De l'air de cour à l'opéra

L'histoire du chant en France au XVIIe siècle est extrêmement complexe. Les tendances les plus contraires se juxtaposent, s'opposent et s'allient. Alors que les grandes lignes de la naissance et du développement de l'opéra italien, au même moment, paraissent simples et claires (création d'un parlar cantando inspiré par des humanistes et qui engendre naturellement le récitatif, et, par-delà, l'opéra), les faits sont en France très mêlés. L'opéra dû à la synthèse opérée par Lully sera le résultat d'une stratification d'éléments hétérogènes, voire contradictoires.

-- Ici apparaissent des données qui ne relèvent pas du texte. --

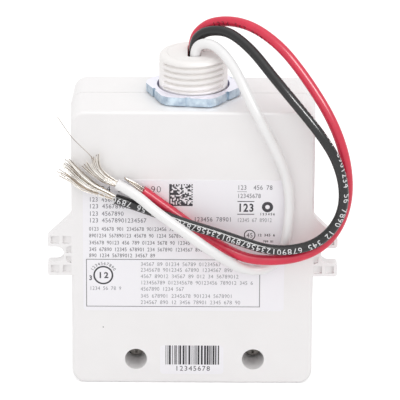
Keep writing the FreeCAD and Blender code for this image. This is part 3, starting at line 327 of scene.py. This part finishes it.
# Each finish: colour on a screen, roughness, mottle, then patch, grain and depth in millimetres
FINISHES = {
    "case_plastic": finish("case_plastic", srgb(240, 238, 238), 0.5, 0.01, 14.0, 0.28, 0.006),
    "nipple_plastic": finish("nipple_plastic", srgb(240, 237, 235), 0.42, 0.01, 8.0, 0.3, 0.004),
    "nut_steel": finish("nut_steel", srgb(164, 182, 200), 0.34, 0.04, 2.4, 0.25, 0.003, metallic=0.7,
                        second=srgb(208, 222, 232)),
    "screw_steel": finish("screw_steel", srgb(136, 132, 128), 0.45, 0.08, 1.5, 0.12, 0.003, metallic=0.9),
    "label_film": finish("label_film", srgb(243, 241, 245), 0.38, 0.006, 10.0, 0.5, 0.002),
    "fibre_sheet": finish("fibre_sheet", srgb(150, 155, 165), 0.8, 0.06, 1.2, 0.3, 0.01),
    "board_laminate": finish("board_laminate", srgb(20, 92, 58), 0.32, 0.18, 2.2, 0.4, 0.004, coat=0.2),
    "black_plastic": finish("black_plastic", srgb(34, 34, 36), 0.42, 0.08, 2.0, 0.2, 0.004),
    "contact_brass": finish("contact_brass", srgb(214, 178, 98), 0.28, 0.05, 1.0, 0.1, 0.001, metallic=1.0),
    "button_plastic": finish("button_plastic", srgb(206, 206, 208), 0.45, 0.015, 5.0, 0.25, 0.005),
    "plunger_plastic": finish("plunger_plastic", srgb(180, 174, 160), 0.5, 0.03, 2.0, 0.2, 0.004),
    "relay_plastic": finish("relay_plastic", srgb(38, 40, 44), 0.38, 0.08, 4.0, 0.25, 0.004),
    "capacitor_case": finish("capacitor_case", srgb(214, 178, 60), 0.33, 0.04, 3.0, 0.3, 0.003, coat=0.2),
    "blue_coating": finish("blue_coating", srgb(42, 82, 150), 0.28, 0.08, 1.6, 0.5, 0.02, coat=0.3),
    "fuse_case": finish("fuse_case", srgb(52, 52, 56), 0.4, 0.06, 2.0, 0.2, 0.003),
    "can_sleeve": finish("can_sleeve", srgb(48, 52, 70), 0.25, 0.05, 3.0, 0.4, 0.002, coat=0.4),
    "winding": finish("winding", srgb(170, 92, 44), 0.3, 0.16, 0.5, 0.3, 0.05, metallic=0.8,
                      stretch=(1, 1, 5)),
    "ferrite": finish("ferrite", srgb(66, 66, 70), 0.7, 0.14, 0.4, 0.2, 0.01),
    "chip_resin": finish("chip_resin", srgb(40, 40, 44), 0.62, 0.10, 0.6, 0.12, 0.006),
    "tinned_metal": finish("tinned_metal", srgb(196, 194, 188), 0.34, 0.05, 1.4, 0.2, 0.004, metallic=1.0),
    "led_body": finish("led_body", srgb(244, 236, 196), 0.3, 0.02, 1.0, 0.2, 0.001),
    "clear_plastic": finish("clear_plastic", srgb(226, 236, 232), 0.15, 0.01, 3.0, 0.5, 0.001,
                            transmission=0.7),
    "terminal_plastic": finish("terminal_plastic", srgb(72, 74, 78), 0.45, 0.06, 3.0, 0.25, 0.005),
    "spring_steel": finish("spring_steel", srgb(190, 190, 192), 0.3, 0.04, 1.5, 0.15, 0.002, metallic=1.0),
    "black_insulation": finish("black_insulation", srgb(26, 26, 27), 0.24, 0.12, 2.0, 0.6, 0.012),
    "red_insulation": finish("red_insulation", srgb(214, 44, 72), 0.32, 0.05, 3.0, 0.6, 0.012),
    "white_insulation": finish("white_insulation", srgb(238, 237, 237), 0.34, 0.008, 4.0, 0.6, 0.008),
    "copper_strands": finish("copper_strands", srgb(240, 234, 226), 0.3, 0.05, 2.5, 0.2, 0.002,
                             metallic=0.2, second=srgb(252, 249, 244)),
}
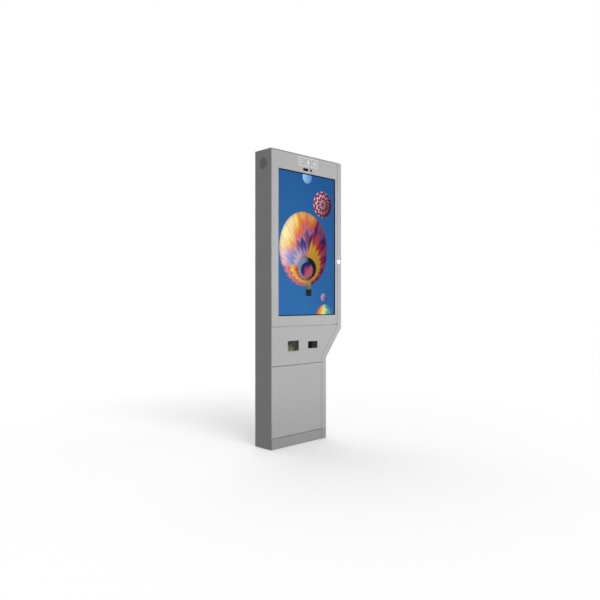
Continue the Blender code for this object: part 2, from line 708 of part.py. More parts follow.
def make_bolt(name, seam, carrier):
    """A slide bolt behind a door's right lip; pushed right it goes behind the jamb."""
    middle = seam - RAIL_HEIGHT / 2 - SHEET / 2 - SHEET - BOLT_SIZE[2] / 2
    tip = right_x(middle - BOLT_SIZE[2] / 2, DOOR_INSET + SHEET) - 2 * SHEET
    front = DOOR_BACK + SHEET + CLEAR
    centre = Vector((tip - BOLT_SIZE[0] / 2, front + BOLT_SIZE[1] / 2, middle))
    bolt = piece(f"{name}_door_bolt", block(centre, BOLT_SIZE), zinc(), centre, carrier)
    knob = (tip - BOLT_SIZE[0] + 2 * BOLT_KNOB_R, front + BOLT_SIZE[1], middle)
    weld(bolt, rod(knob, "y", BOLT_KNOB_R, -SHEET, BOLT_KNOB_LENGTH, 16))
    guide_centre = (tip - BOLT_GUIDE_LENGTH / 2 + SHEET, centre.y, middle)
    around = 2 * (SHEET - CLEAR)
    guide = piece(f"{name}_bolt_guide",
                  block(guide_centre, (BOLT_GUIDE_LENGTH, BOLT_SIZE[1] + around,
                                       BOLT_SIZE[2] + around)),
                  zinc(), parent=carrier)
    cut(guide, block(guide_centre, (2 * BOLT_GUIDE_LENGTH, BOLT_SIZE[1] + 2 * CLEAR,
                                    BOLT_SIZE[2] + 2 * CLEAR)))


def make_lower_door():
    low = SEAM_PLINTH + SEAM / 2
    high = SEAM_MIDDLE - SEAM / 2
    carrier = pivot("lower_door_pivot", (PIVOT_X, PIVOT_Y, low))
    make_door("lower_door", low, high, carrier)
    make_bolt("lower", SEAM_MIDDLE, carrier)


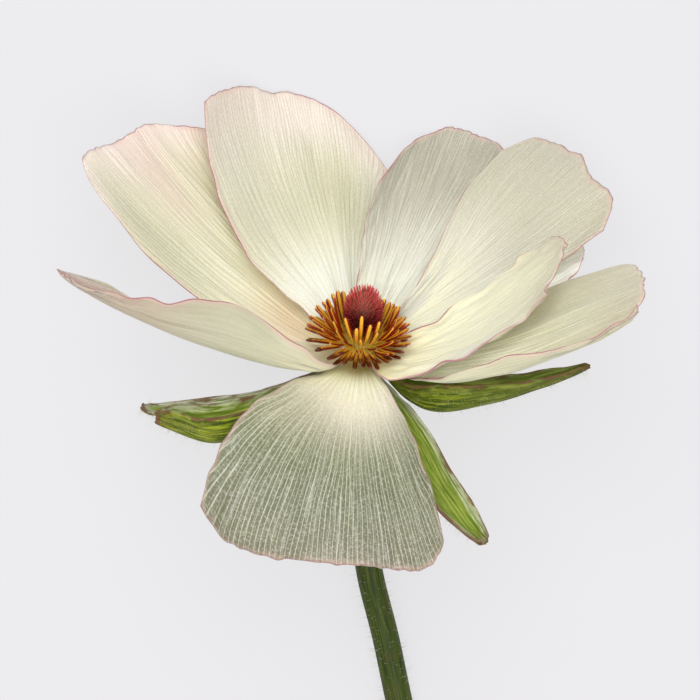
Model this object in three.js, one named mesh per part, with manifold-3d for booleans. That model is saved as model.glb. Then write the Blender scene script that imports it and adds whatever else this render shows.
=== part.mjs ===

   L'air de cour, qui est la forme dominante du chant dans la première moitié du siècle, tend vers une préciosité et un raffinement du style comme de la technique vocale. Le ballet de cour recherche une alliance des formes musicales, vocales et chorégraphiques ; mais il ne facilite en rien l'évolution vers le récitatif, indispensable à l'opéra ; il la freine plutôt, en privilégiant un morcellement de l'action dramatique. Le prestige de la tragédie parlée est si fort en France que l'idée même du récitatif musical est mal acceptée : l'opéra italien de Rossi et de Cavalli, que Mazarin tente d'acclimater, est mal reçu, en raison principalement de la continuité de l'élément musical. La tragédie en musique et la comédie-ballet semblent constituer des genres mixtes, la transaction possible entre la tragédie parlée, la comédie, le ballet, l'opéra et l'air de cour ; après l'Andromède et la Toison d'or de Corneille, une floraison d'œuvres médianes dans les années 1669-1672, dont le point culminant est Psyché de Molière-Corneille-Quinault-Lully, semblent vouloir retarder l'apparition de l'opéra par l'élaboration d'un genre de substitution. Seul le véritable coup de force de Lully permettra la création de l'opéra français, genre synthétique alliant paradoxalement la danse, l'art choral, le récitatif génialement créé par Lully, l'air de cour, le comique issu de la comédie-ballet, le tragique imité de la tragédie récitée, et l'art mécanique hérité de la « tragédie en machines ». On retrouve donc, dans l'histoire du chant et du théâtre, la même césure, située assez précisément vers 1670, déjà constatée dans la musique sacrée.

L'air de cour

Le terme d'air de cour, qui qualifie une part essentielle du chant en France dans la première moitié du siècle, remonte au recueil d'Adrian Le Roy (1571). À l'origine, l'air de cour ne se sépare pas de la tradition de la chanson française de la Renaissance. Il est écrit généralement à quatre ou cinq voix (et le restera partiellement jusqu'à Lambert inclus, à la fin du siècle) : l'accompagnement au luth n'est initialement qu'une transcription de la polyphonie vocale. L'aspect proprement monodique de l'air de cour ne s'établira que progressivement. En 1603, Jean-Baptiste Besard (v. 1565-v. 1625) publie le Thesaurus harmonicus : c'est un recueil de transcriptions pour chant et luth ; la voix s'émancipe par quelques « embellissements ». En 1604, le fameux chanteur et compositeur italien Caccini (auteur du Nuove Musiche, 1602) séjourne en France et fait connaître deux composantes de l'art florentin : récitation chantée et ornementation vocale. Cet apport est d'une importance capitale : l'air de cour adoptera ces deux caractéristiques, déjà décelables dans l'œuvre de Pierre Guédron ( ? 1570-1575-1619-20). L'air de cour est alors une mélodie syllabique qui a gardé de la musique « mesurée à l'antique » le souci de calquer les impulsions du poème. Confirmé dans ce sens par le stile rappresentativo de Caccini, il reste très modéré dans l'expression dramatique et, chez Guédron, dans l'ornementation. Assez vite, néanmoins, on voit apparaître des doubles, versions ornementées de la mélodie (Moulinié, 1629). C'est vers 1640 que se produit une mutation importante : le chanteur Pierre de Nyert (1597-1682), ayant séjourné en Italie, opère la véritable synthèse du chant français et de la « manière » italienne. L'air de cour atteint alors sa perfection, avec Jean de Cambefort (1605-1661), Sébastien le Camus (1610-1677), Pierre de la Barre (1592-1656), J.-B. Boesset, Cambert et surtout Michel Lambert (1610-1696).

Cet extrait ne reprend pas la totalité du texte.